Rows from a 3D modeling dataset
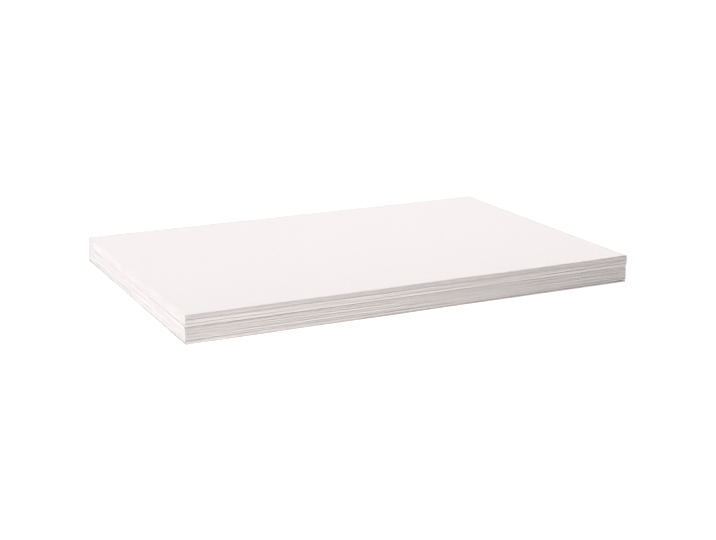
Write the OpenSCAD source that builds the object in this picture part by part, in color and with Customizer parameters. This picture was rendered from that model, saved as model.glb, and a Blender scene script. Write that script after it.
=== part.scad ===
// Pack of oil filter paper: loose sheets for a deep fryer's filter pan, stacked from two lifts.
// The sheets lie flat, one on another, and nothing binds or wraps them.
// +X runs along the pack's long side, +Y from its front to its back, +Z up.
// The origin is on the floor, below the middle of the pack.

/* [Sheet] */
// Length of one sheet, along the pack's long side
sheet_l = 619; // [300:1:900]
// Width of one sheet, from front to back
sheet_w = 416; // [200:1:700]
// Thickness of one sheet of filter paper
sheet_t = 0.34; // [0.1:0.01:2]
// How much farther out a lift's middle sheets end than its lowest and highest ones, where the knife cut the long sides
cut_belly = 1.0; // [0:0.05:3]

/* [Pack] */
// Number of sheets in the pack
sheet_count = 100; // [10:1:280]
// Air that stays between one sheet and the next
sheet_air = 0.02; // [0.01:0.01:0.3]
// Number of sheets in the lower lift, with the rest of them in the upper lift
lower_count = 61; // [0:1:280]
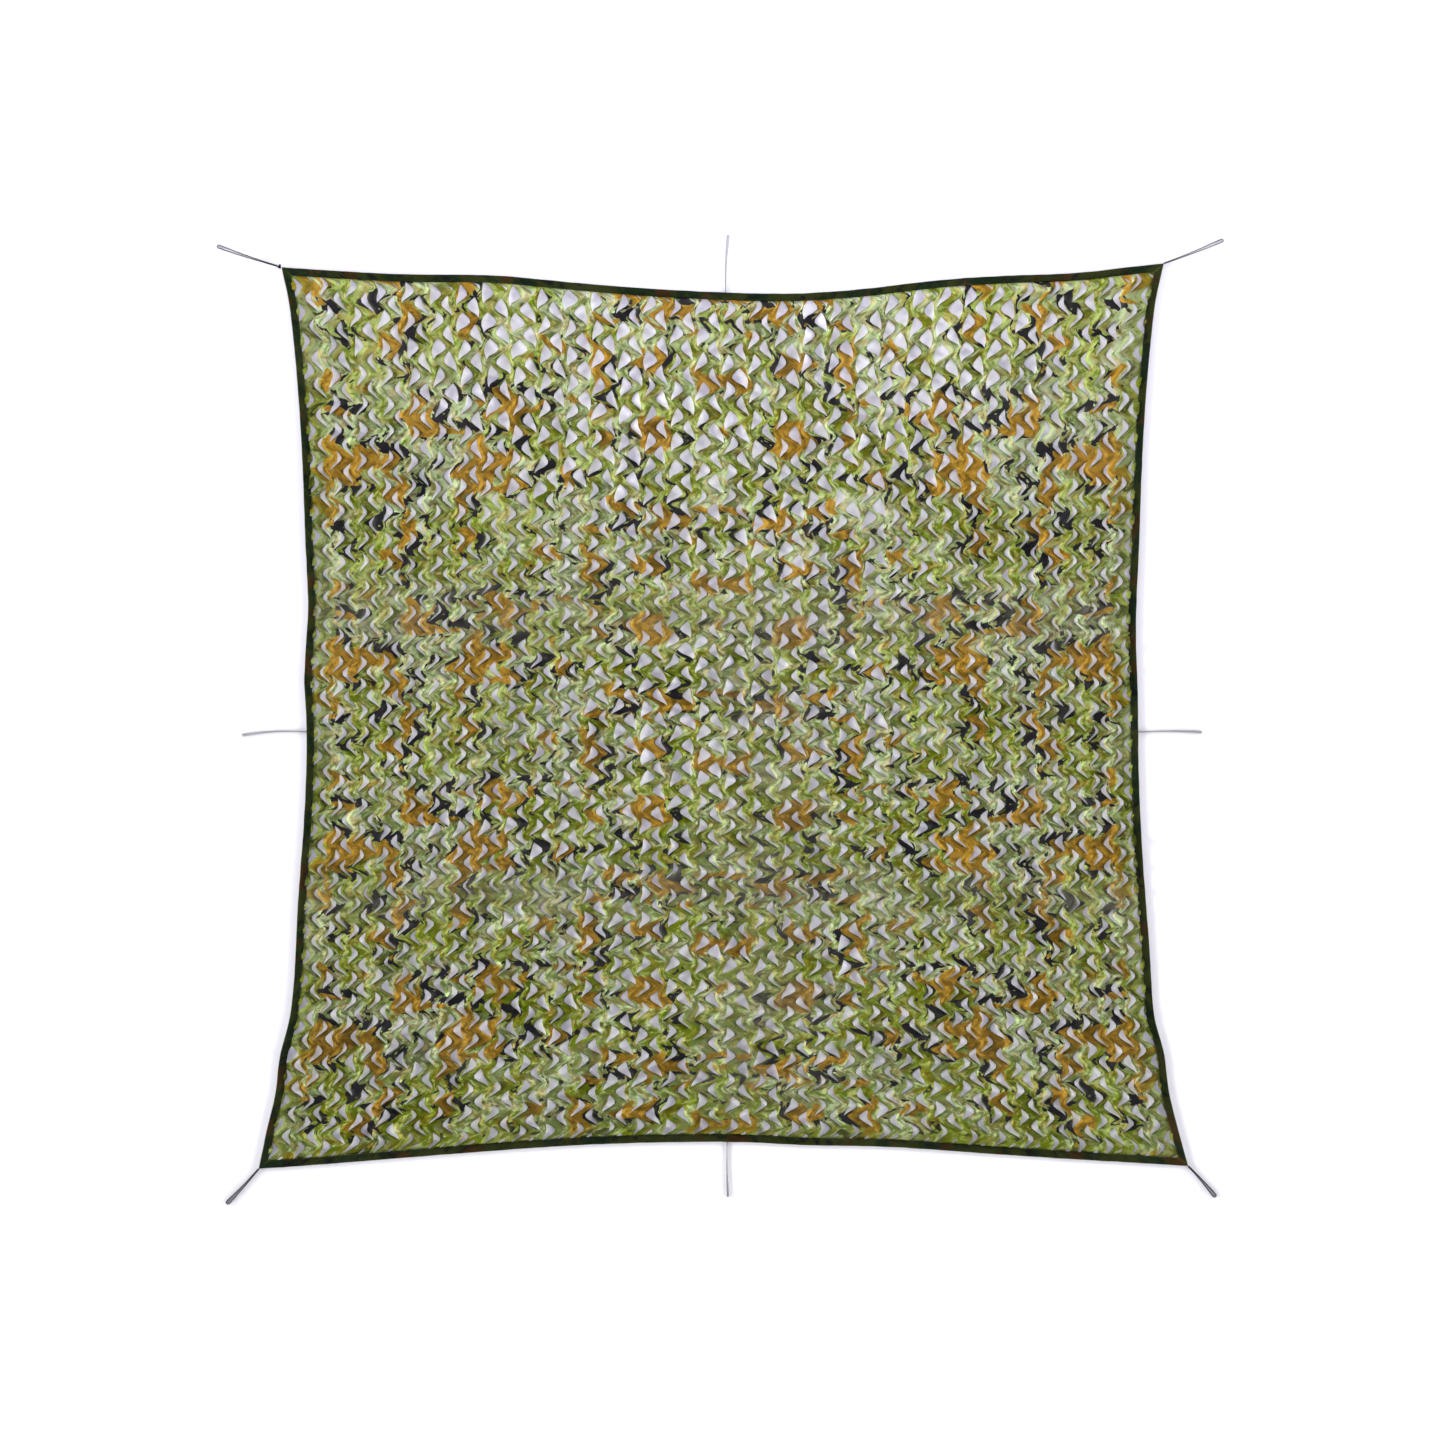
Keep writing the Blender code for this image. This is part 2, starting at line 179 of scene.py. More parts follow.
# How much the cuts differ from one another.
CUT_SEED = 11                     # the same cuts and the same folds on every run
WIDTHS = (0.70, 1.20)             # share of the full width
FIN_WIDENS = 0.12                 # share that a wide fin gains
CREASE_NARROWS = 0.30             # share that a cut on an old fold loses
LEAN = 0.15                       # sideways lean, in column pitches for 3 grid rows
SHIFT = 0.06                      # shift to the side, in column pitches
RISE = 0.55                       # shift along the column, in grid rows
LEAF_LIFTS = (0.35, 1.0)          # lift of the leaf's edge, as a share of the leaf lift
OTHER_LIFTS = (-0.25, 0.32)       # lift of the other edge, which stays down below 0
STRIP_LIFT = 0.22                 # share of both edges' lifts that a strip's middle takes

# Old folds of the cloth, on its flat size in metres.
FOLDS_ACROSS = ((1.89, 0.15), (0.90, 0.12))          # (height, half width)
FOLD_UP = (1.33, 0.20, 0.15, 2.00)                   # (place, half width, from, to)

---

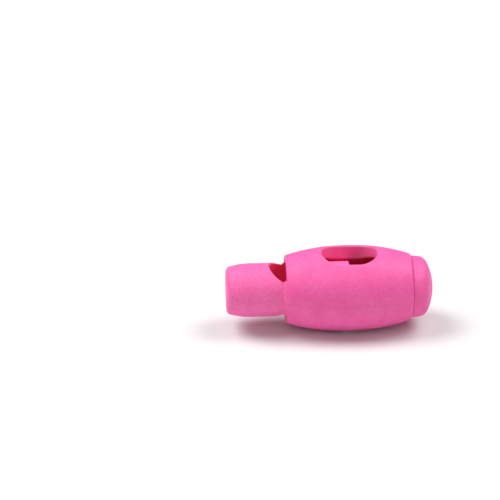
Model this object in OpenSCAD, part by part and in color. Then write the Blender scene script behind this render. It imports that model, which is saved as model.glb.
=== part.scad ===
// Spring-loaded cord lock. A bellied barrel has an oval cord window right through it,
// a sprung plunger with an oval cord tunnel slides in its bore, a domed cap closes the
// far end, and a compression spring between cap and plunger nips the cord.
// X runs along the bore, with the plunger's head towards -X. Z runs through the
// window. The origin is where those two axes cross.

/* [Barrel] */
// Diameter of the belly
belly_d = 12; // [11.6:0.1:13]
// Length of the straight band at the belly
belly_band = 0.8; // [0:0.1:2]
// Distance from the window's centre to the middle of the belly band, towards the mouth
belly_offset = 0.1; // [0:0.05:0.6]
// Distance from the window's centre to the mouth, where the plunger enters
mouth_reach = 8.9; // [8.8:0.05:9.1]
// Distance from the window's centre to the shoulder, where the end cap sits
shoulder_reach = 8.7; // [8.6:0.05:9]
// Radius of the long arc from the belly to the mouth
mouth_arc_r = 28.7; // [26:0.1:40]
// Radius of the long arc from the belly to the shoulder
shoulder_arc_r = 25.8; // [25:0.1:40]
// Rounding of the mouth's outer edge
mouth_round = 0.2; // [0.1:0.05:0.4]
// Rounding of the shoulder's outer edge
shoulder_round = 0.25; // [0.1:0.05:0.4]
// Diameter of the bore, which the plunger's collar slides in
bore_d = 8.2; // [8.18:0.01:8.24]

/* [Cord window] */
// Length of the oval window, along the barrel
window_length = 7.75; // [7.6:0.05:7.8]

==

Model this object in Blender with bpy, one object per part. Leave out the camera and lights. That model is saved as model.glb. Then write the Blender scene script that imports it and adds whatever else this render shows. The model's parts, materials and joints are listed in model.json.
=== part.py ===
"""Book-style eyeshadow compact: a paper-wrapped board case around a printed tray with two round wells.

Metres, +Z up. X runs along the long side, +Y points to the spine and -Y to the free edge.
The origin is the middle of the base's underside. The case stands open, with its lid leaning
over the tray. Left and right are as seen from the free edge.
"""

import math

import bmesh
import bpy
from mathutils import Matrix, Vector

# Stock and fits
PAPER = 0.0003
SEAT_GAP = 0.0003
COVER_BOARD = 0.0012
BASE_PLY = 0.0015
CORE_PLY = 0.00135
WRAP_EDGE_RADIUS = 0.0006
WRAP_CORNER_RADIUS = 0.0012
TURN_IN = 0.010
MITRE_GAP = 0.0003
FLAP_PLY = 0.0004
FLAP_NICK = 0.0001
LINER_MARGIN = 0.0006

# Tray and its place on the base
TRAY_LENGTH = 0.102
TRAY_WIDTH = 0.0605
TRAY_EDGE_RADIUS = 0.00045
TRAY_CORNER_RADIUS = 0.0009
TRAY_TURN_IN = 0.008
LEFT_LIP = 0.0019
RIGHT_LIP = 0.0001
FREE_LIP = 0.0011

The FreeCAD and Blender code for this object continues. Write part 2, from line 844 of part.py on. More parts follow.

* **Exercise requirements**: Within the listing above, the range opens at the line with "Write the OpenSCAD" and closes at the line with "lower_count = 61; // [0:1:280]". Reproduce exactly the lines of that range, including both ends.

* **Full solution**:
Write the OpenSCAD source that builds the object in this picture part by part, in color and with Customizer parameters. This picture was rendered from that model, saved as model.glb, and a Blender scene script. Write that script after it.
=== part.scad ===
// Pack of oil filter paper: loose sheets for a deep fryer's filter pan, stacked from two lifts.
// The sheets lie flat, one on another, and nothing binds or wraps them.
// +X runs along the pack's long side, +Y from its front to its back, +Z up.
// The origin is on the floor, below the middle of the pack.

/* [Sheet] */
// Length of one sheet, along the pack's long side
sheet_l = 619; // [300:1:900]
// Width of one sheet, from front to back
sheet_w = 416; // [200:1:700]
// Thickness of one sheet of filter paper
sheet_t = 0.34; // [0.1:0.01:2]
// How much farther out a lift's middle sheets end than its lowest and highest ones, where the knife cut the long sides
cut_belly = 1.0; // [0:0.05:3]

/* [Pack] */
// Number of sheets in the pack
sheet_count = 100; // [10:1:280]
// Air that stays between one sheet and the next
sheet_air = 0.02; // [0.01:0.01:0.3]
// Number of sheets in the lower lift, with the rest of them in the upper lift
lower_count = 61; // [0:1:280]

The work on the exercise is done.